§ **EXERCISE**: Give back the lines exactly, from the first one to the line with "thread stays inside.", both ends included.

§ **DATA LINES**:
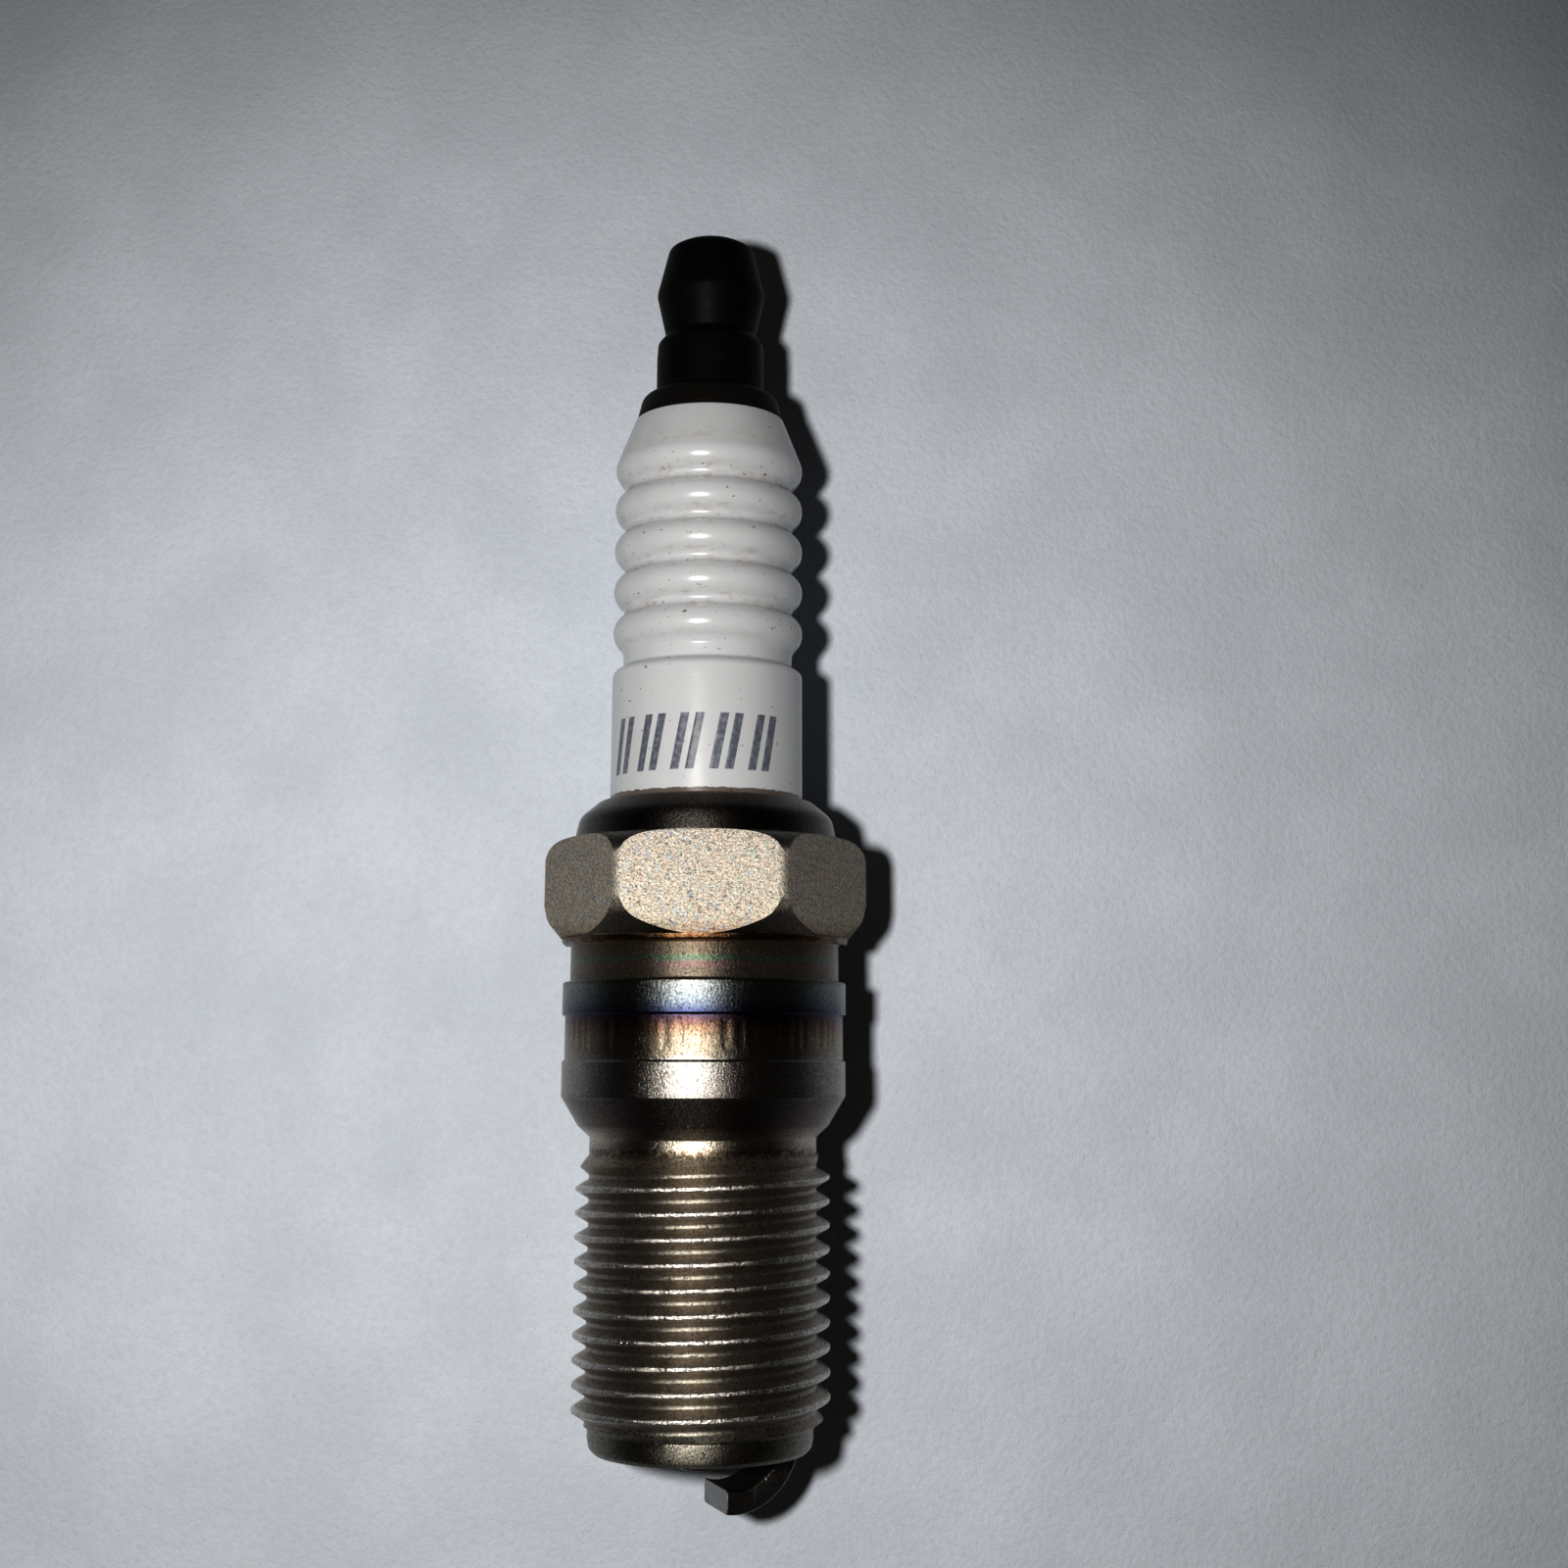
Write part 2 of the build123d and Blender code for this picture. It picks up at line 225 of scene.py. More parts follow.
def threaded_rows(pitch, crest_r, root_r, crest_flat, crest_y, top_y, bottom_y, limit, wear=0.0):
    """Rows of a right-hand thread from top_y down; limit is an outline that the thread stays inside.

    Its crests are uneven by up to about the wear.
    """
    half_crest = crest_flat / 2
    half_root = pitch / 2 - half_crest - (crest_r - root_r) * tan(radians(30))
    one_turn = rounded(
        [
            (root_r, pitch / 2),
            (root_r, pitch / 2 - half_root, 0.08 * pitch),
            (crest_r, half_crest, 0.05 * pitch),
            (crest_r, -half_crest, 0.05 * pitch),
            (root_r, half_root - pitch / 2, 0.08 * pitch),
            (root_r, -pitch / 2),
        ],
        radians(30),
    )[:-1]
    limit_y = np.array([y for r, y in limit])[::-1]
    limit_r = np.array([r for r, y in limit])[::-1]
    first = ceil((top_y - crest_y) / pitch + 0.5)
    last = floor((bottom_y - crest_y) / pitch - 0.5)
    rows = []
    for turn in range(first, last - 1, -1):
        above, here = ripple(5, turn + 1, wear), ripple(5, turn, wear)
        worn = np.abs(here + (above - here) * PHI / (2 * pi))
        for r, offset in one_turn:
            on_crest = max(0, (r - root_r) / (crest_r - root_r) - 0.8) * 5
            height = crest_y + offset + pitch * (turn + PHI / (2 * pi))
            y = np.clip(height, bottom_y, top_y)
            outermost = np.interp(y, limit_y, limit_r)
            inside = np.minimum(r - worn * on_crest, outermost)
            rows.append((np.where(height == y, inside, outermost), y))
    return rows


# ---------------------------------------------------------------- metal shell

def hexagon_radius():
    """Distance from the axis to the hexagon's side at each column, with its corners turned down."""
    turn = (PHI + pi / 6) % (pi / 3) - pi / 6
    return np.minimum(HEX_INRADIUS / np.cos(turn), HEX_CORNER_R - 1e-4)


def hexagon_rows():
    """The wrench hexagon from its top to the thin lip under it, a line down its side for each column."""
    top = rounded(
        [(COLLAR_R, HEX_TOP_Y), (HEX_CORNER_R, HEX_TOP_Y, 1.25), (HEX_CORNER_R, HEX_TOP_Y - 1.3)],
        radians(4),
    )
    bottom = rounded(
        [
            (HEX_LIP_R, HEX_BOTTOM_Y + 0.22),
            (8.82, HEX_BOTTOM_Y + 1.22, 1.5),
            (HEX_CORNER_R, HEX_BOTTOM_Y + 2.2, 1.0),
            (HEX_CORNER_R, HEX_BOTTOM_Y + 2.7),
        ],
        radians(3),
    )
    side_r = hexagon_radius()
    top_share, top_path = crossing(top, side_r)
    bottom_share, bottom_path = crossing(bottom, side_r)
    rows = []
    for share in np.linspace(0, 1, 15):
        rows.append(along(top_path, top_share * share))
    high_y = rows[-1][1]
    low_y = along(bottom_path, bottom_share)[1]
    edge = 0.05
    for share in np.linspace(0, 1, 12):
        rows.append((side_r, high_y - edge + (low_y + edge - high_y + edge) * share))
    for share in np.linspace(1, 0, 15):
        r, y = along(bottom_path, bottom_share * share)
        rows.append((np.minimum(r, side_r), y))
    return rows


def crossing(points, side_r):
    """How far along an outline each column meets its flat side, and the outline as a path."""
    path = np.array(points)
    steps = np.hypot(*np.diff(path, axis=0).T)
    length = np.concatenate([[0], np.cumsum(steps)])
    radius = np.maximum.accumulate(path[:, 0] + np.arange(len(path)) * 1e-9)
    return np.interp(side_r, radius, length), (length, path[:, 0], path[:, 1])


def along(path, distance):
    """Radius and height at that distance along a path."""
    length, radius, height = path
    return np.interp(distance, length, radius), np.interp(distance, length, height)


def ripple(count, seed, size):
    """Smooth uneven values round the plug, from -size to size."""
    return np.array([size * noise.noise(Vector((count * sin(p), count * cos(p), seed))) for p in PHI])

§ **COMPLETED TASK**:
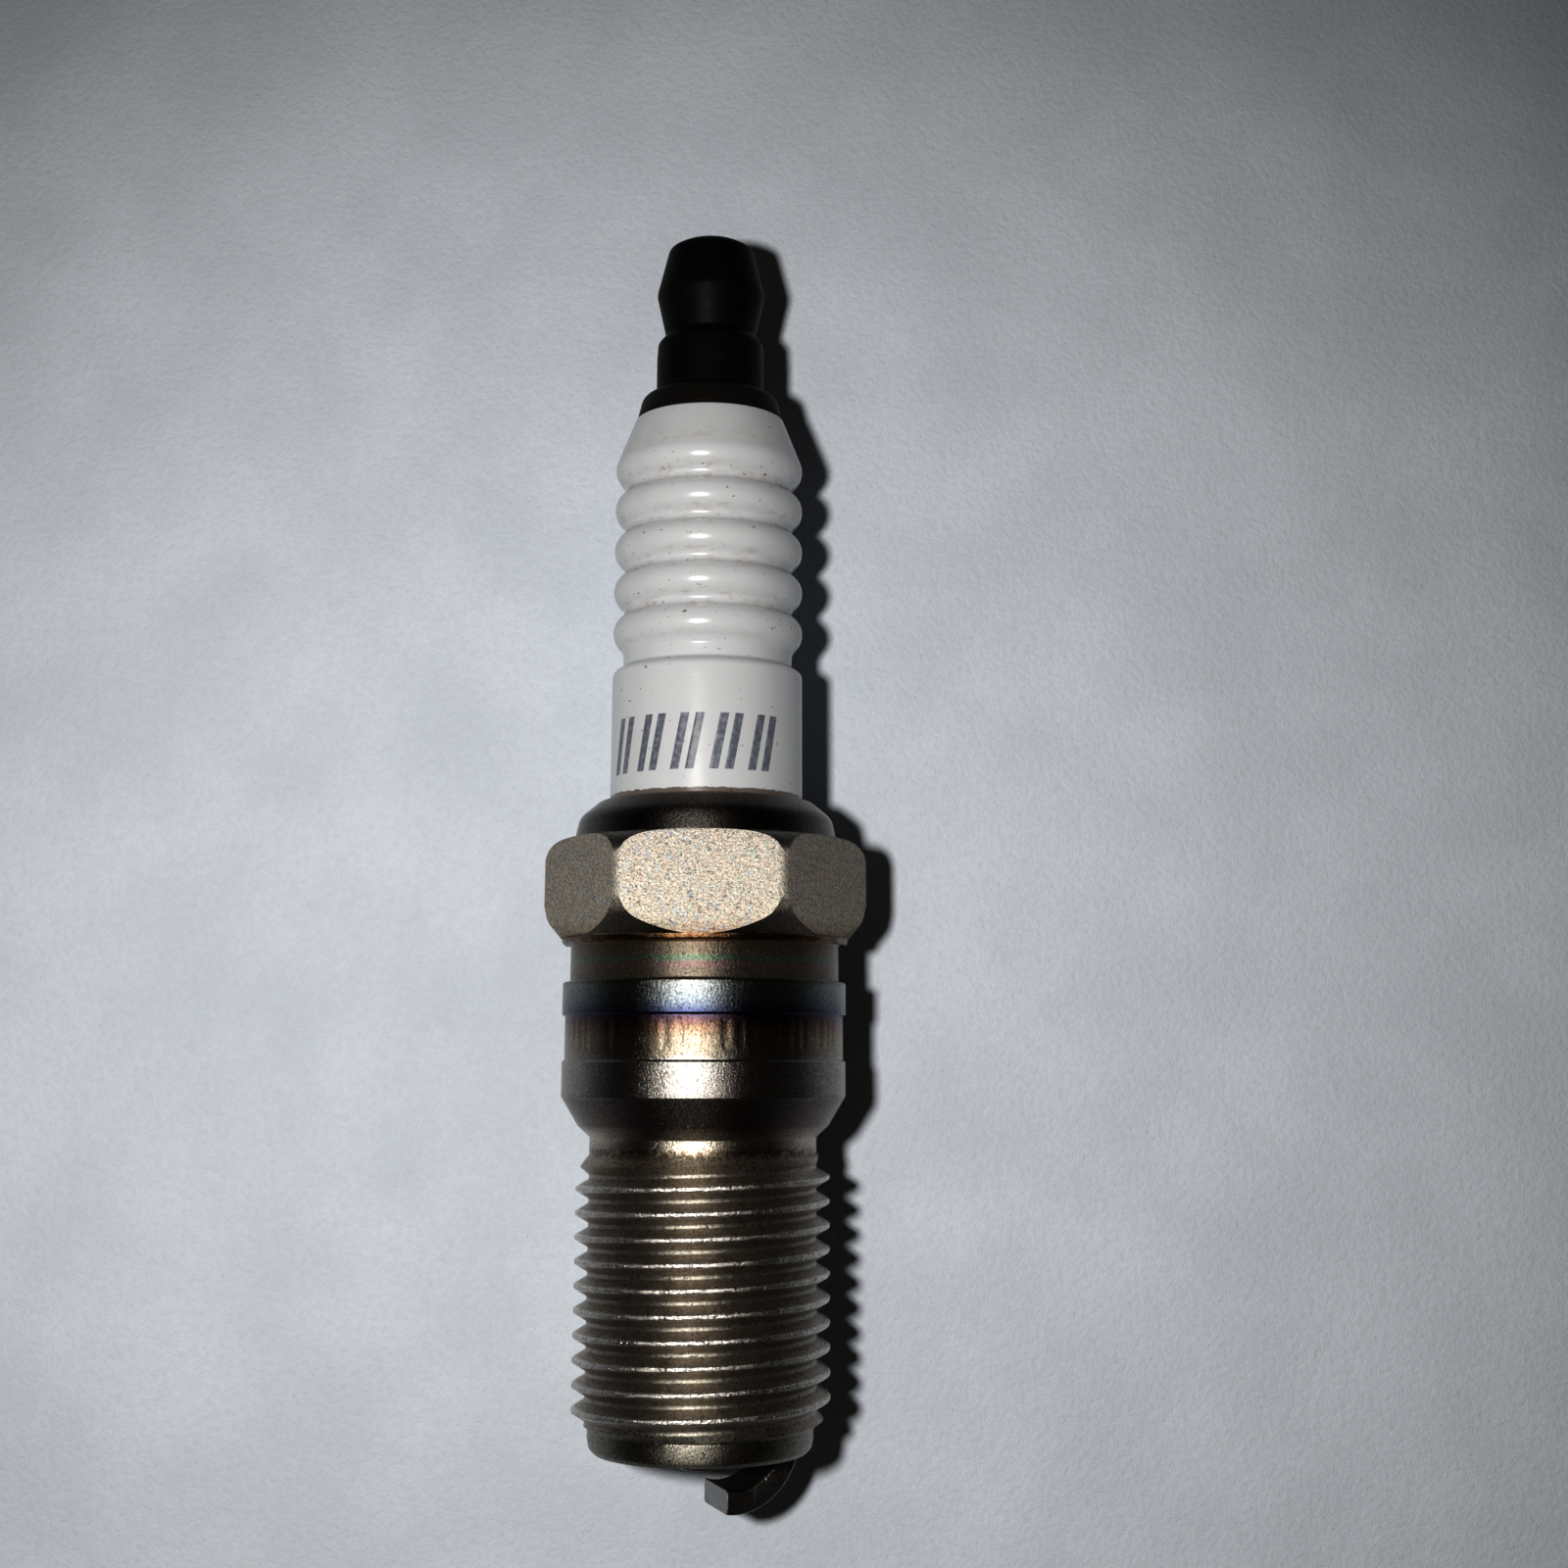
Write part 2 of the build123d and Blender code for this picture. It picks up at line 225 of scene.py. More parts follow.
def threaded_rows(pitch, crest_r, root_r, crest_flat, crest_y, top_y, bottom_y, limit, wear=0.0):
    """Rows of a right-hand thread from top_y down; limit is an outline that the thread stays inside.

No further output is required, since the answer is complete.